Well the years went by, the boy grew up and the good old farmer died,
He willed to the lad the farm that he had, and his daughter for a bride,
Now the lad that was once; he’s a farmer now. He often thinks with joy,
On the happy, happy day he came that way, to be a farmer’s boy.
—————–

This month’s song comes from Edith Fowke’s 1957 recording of Ottawa Valley singer Oliver John (O.J.) Abbott (1872-1962). Abbott was born in Enfield, England and came to Ontario as a 12-year-old with his brother but without their parents. As a young man in the Ottawa area, he boarded with and worked for two Irish families, the Whalens and the O’Malleys. He learned many songs from Mrs. Whalen and Mrs. O’Malley and more from his winter work in lumber camps. After being “discovered” by Fowke in his mid 80s, Abbott went on to appear alongside Pete Seeger at multiple folk festivals as a representative of the rich tradition of “woods” singing found in the Ottawa Valley region (here he is being interviewed by Ewan MacColl). “The Farmer’s Boy” must have resonated strongly with Abbott as someone who, himself, was taken as a “farmer’s boy” as a vulnerable young man.
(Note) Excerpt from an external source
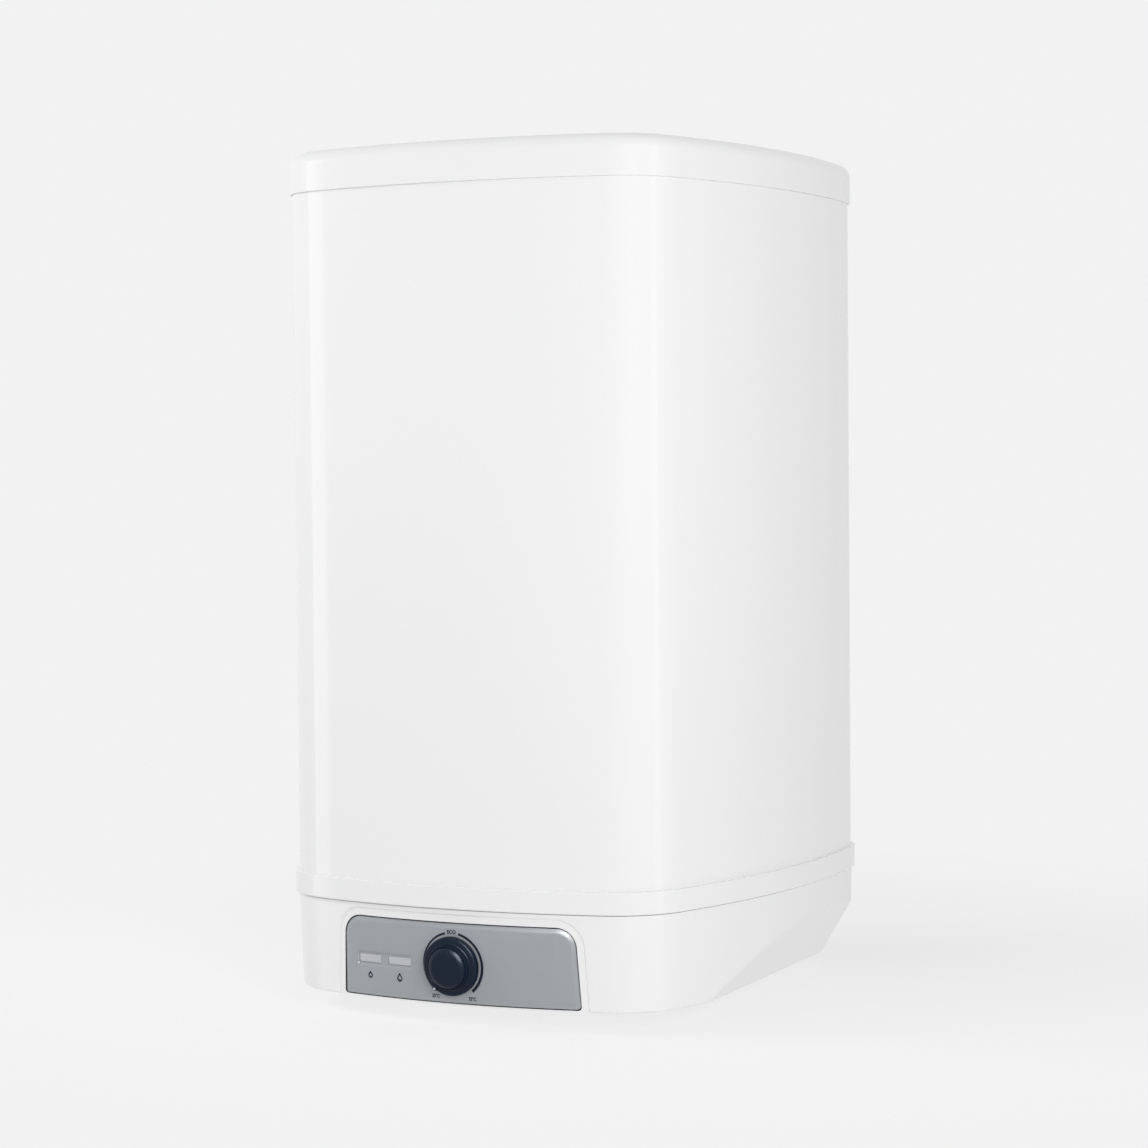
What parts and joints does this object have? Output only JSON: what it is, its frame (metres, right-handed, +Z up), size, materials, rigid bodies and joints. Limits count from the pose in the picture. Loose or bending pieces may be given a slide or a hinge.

Versions of this song were collected all over the US including in Wisconsin where it was sung by Crandon singer Warde Ford (I substituted Ford’s opening line for Abbott’s above). It has also been found throughout England where it likely originated as a mid-19th century broadside. The song must also be known in Ireland for, after singing it once in Chicago, Sligo-born flute legend Kevin Henry remarked “Where did you get ‘The Farmer’s Boy?’ I haven’t heard that since I was a boy!”